» **EXERCISE INSTRUCTIONS**
Give back, exactly as written, the lines from the beginning of the listing through the one that contains "from FreeCAD import".

» **DATASET EXCERPT**
....

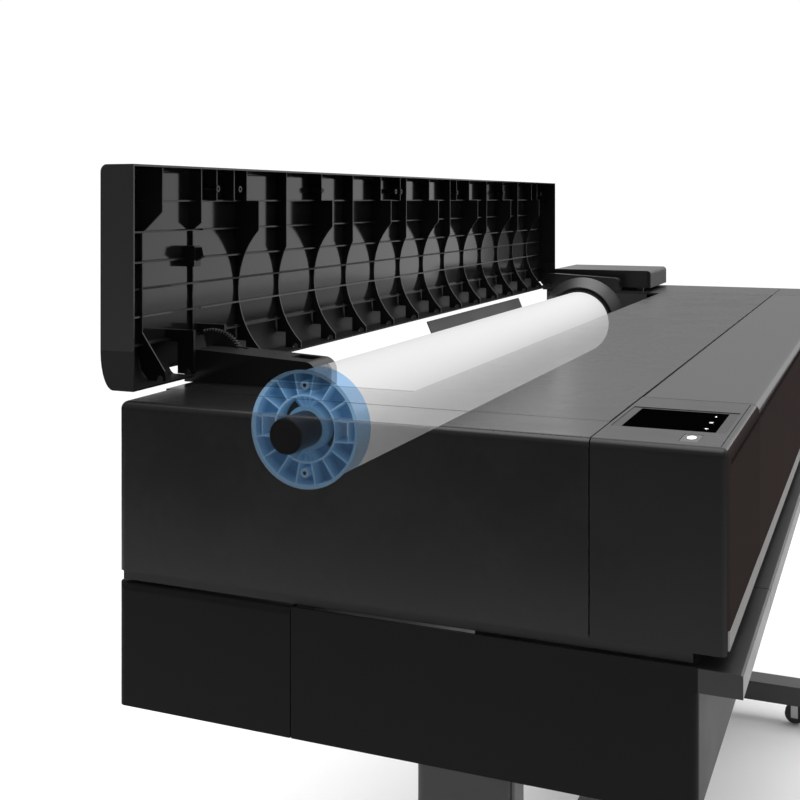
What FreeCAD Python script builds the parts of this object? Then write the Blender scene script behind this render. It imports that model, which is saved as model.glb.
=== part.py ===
# Large format plotter on a wheeled stand: roll bay at the rear with its lid swung up,
# one paper roll on its spindle, control panel at the near front corner.
# Millimetres. +X runs along the machine to the far end, -Y is the front, +Z is up,
# and the origin is on the floor under the middle of the machine.
import FreeCAD, Part
import Sketcher
import math
import os

from FreeCAD import Placement, Rotation, Vector

# ---------------------------------------------------------------- driving dimensions
SIZES = {
    "half_width": (1180, "middle of the machine to each end face"),
    "half_depth": (382, "middle of the machine to the front and rear faces"),
    "top_height": (1150, "floor to the top surface"),
    "upper_drop": (217, "top surface down to the lower edge of the upper covers"),
    "reveal_gap": (15, "dark band between upper and lower covers"),
    "case_floor": (760, "floor to the underside of the case"),
    "cover_wall": (4, "moulded cover thickness"),
    "edge_round": (10, "rounding of the long cover edges"),
    "seam_gap": (0.8, "half of a seam between two covers"),
    "front_seam": (-234, "seam between the top cover and the front modules"),
    "near_seam": (-1072, "seam between the near end cover and the top cover"),
    "far_seam": (905, "seam between the top cover and the far end cover"),
    "panel_seam": (-886, "seam between the control panel module and the front door"),
    "lower_seam": (132, "seam in the lower near end cover"),
    "bay_front": (60, "front edge of the roll bay opening"),
    "ramp_end": (96, "where the sloped lead-in meets the roll trough"),
    "ramp_drop": (16, "fall of the sloped lead-in"),
    "bay_near": (-958, "near end of the roll bay"),
    "bay_far": (852, "far end of the roll bay"),
    "bay_rear_drop": (110, "top surface down to the sill of the open rear"),
    "trough_radius": (125, "inside radius of the roll trough"),
    "sheet_wall": (2, "folded sheet metal"),
    "plate_wall": (4, "structural plate"),
    "roll_centre": (276.5, "roll axis towards the rear"),
    "roll_drop": (85, "roll axis below the top surface"),
    "paper_radius": (84.5, "outside of the wound paper"),
    "paper_start": (-820, "near end of the paper"),
    "paper_length": (1626, "paper width, a 64 inch roll"),
    "core_radius": (38, "outside of the cardboard core"),
    "core_bore": (34, "bore of the cardboard core"),
    "spindle_radius": (27, "spindle tube"),
    "spindle_start": (-924, "near end of the spindle tube"),
    "spindle_end": (838, "far end of the spindle tube"),
    "journal_radius": (14, "spindle journal in the far wall"),
    "hub_radius": (89.7, "near hub rim"),
    "hub_face": (-866, "near face of the near hub"),
    "fit_gap": (0.05, "radial running clearance"),
    "saddle_start": (-918, "near face of the near saddle"),
    "saddle_wall": (10, "saddle thickness"),
    "shroud_start": (812, "near edge of the far shroud"),
    "shroud_inner": (95, "shroud radius beside the paper"),
    "shroud_outer": (120, "shroud radius at the far wall"),
    "hinge_depth": (381.2, "lid axis towards the rear"),
    "hinge_rise": (15.2, "lid axis above the top surface"),
    "lid_near": (-1164.5, "near side of the lid"),
    "lid_far": (898, "far side of the lid"),
    "lid_rim": (369.7, "open edge plane of the raised lid"),
    "lid_skin": (421.4, "outer face of the raised lid"),
    "lid_low": (10, "lower edge of the raised lid above the top surface"),
    "lid_high": (306, "upper edge of the raised lid above the top surface"),
    "lid_wall": (2.8, "lid moulding thickness"),
    "lid_corner_depth": (20, "elliptical corner of the lid, across its skin"),
    "lid_corner_rise": (50, "elliptical corner of the lid, along its skin"),
    "lid_edge_round": (10, "rounding between the lid's skin and its upper wall"),
    "rib_first": (-1086, "first cross rib of the lid"),
    "rib_pitch": (131.5, "cross rib spacing"),
    "rib_wall": (2.4, "lid rib thickness"),
    "rib_deep": (41.5, "deep cross ribs"),
    "rib_shallow": (19.8, "shallow cross ribs"),
    "rail_depth": (10, "long ribs of the lid"),
    "top_rail": (257.6, "uppermost long rib above the top surface"),
    "boss_rise": (275.5, "screw bosses of the lid above the top surface"),
    "boss_length": (22, "screw bosses of the lid"),
    "boss_radius": (5, "outside of the screw bosses"),
    "boss_bore": (2.5, "bore of the screw bosses, radius"),
    "roll_relief": (133, "radius that the ribs leave free round the closed-in roll"),
    "pin_radius": (5, "lid hinge pins"),
    "arm_near": (-1006, "near face of the near hinge arm"),
    "arm_inner": (-941, "inner face of the near hinge arm"),
    "arm_front": (185, "front end of the near hinge arm"),
    "arm_rear": (395, "rear end of the hinge arms"),
    "arm_low": (37, "arm height at its front"),
    "arm_high": (46, "arm height at its rear"),
    "arm_wall": (3, "arm moulding thickness"),
    "far_arm_start": (856, "near face of the far hinge arm"),
    "far_arm_end": (892, "far face of the far hinge arm"),
    "far_arm_front": (175, "front end of the far hinge arm"),
    "gear_module": (1.5, "module of the lid and spindle gears"),
    "sector_teeth": (72, "full-circle teeth of the lid gear sector"),
    "pinion_teeth": (12, "teeth of the damper and motor pinions"),
    "spindle_teeth": (40, "teeth of the spindle gear"),
    "gear_width": (8, "face width of the gears"),
    "sector_start": (-955, "near face of the lid gear sector"),
    "spindle_gear_start": (862, "near face of the spindle gear"),
    "mesh_slack": (0.2, "extra centre distance of the meshed gears"),
    "door_bead": (4, "radius of the bead along the door's hinge edge"),
    "groove_high": (13, "finger groove below the top surface, upper edge"),
    "groove_low": (22, "finger groove below the top surface, lower edge"),
    "groove_depth": (2.6, "finger groove into the front face"),
    "trim_high": (191, "upper edge of the bright strip below the top surface"),
    "trim_low": (211, "lower edge of the bright strip below the top surface"),
    "ledge_front": (396, "how far forward the output ledge stands"),
    "ledge_height": (26, "output ledge"),
    "stand_spread": (900, "middle of the machine to each stand leg"),
    "foot_reach": (430, "half length of the stand feet"),
    "foot_low": (60, "underside of the stand feet"),
    "foot_high": (110, "top of the stand feet"),
    "caster_place": (310, "caster pivot from the middle of the foot"),
    "wheel_radius": (25, "caster wheels"),
    "wheel_lift": (3, "caster wheels clear of the floor when levelled"),
    "caster_trail": (18, "caster wheel axle behind its pivot"),
    "pad_place": (400, "levelling pad from the middle of the foot"),
    "rod_depth": (-221, "carriage rod from the middle of the machine"),
    "rod_drop": (90, "carriage rod below the top surface"),
    "rod_radius": (10, "carriage rod"),
}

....

» **ANSWER TO THIS TASK**
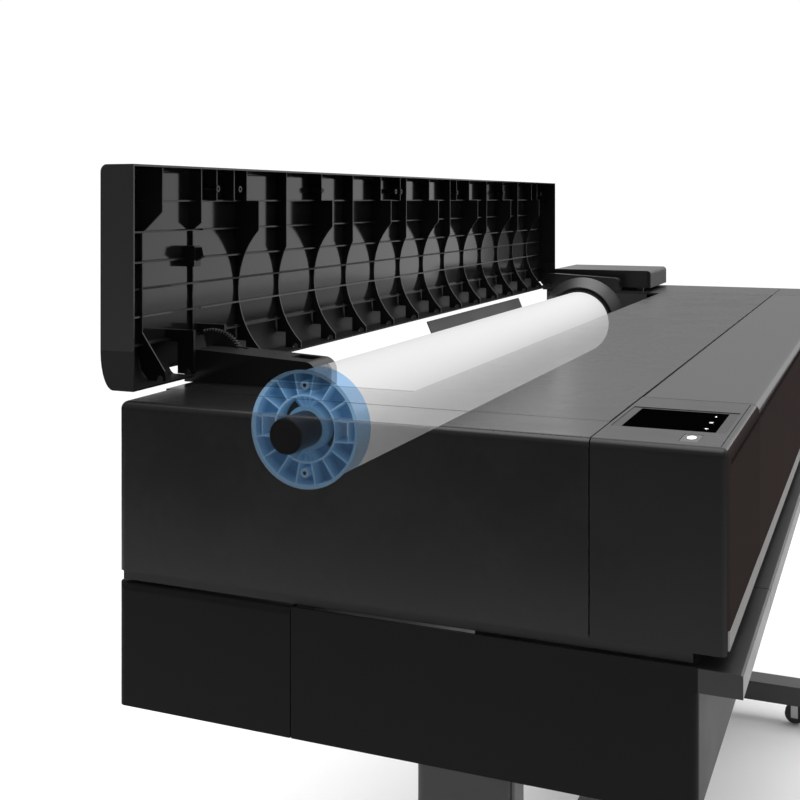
What FreeCAD Python script builds the parts of this object? Then write the Blender scene script behind this render. It imports that model, which is saved as model.glb.
=== part.py ===
# Large format plotter on a wheeled stand: roll bay at the rear with its lid swung up,
# one paper roll on its spindle, control panel at the near front corner.
# Millimetres. +X runs along the machine to the far end, -Y is the front, +Z is up,
# and the origin is on the floor under the middle of the machine.
import FreeCAD, Part
import Sketcher
import math
import os

from FreeCAD import Placement, Rotation, Vector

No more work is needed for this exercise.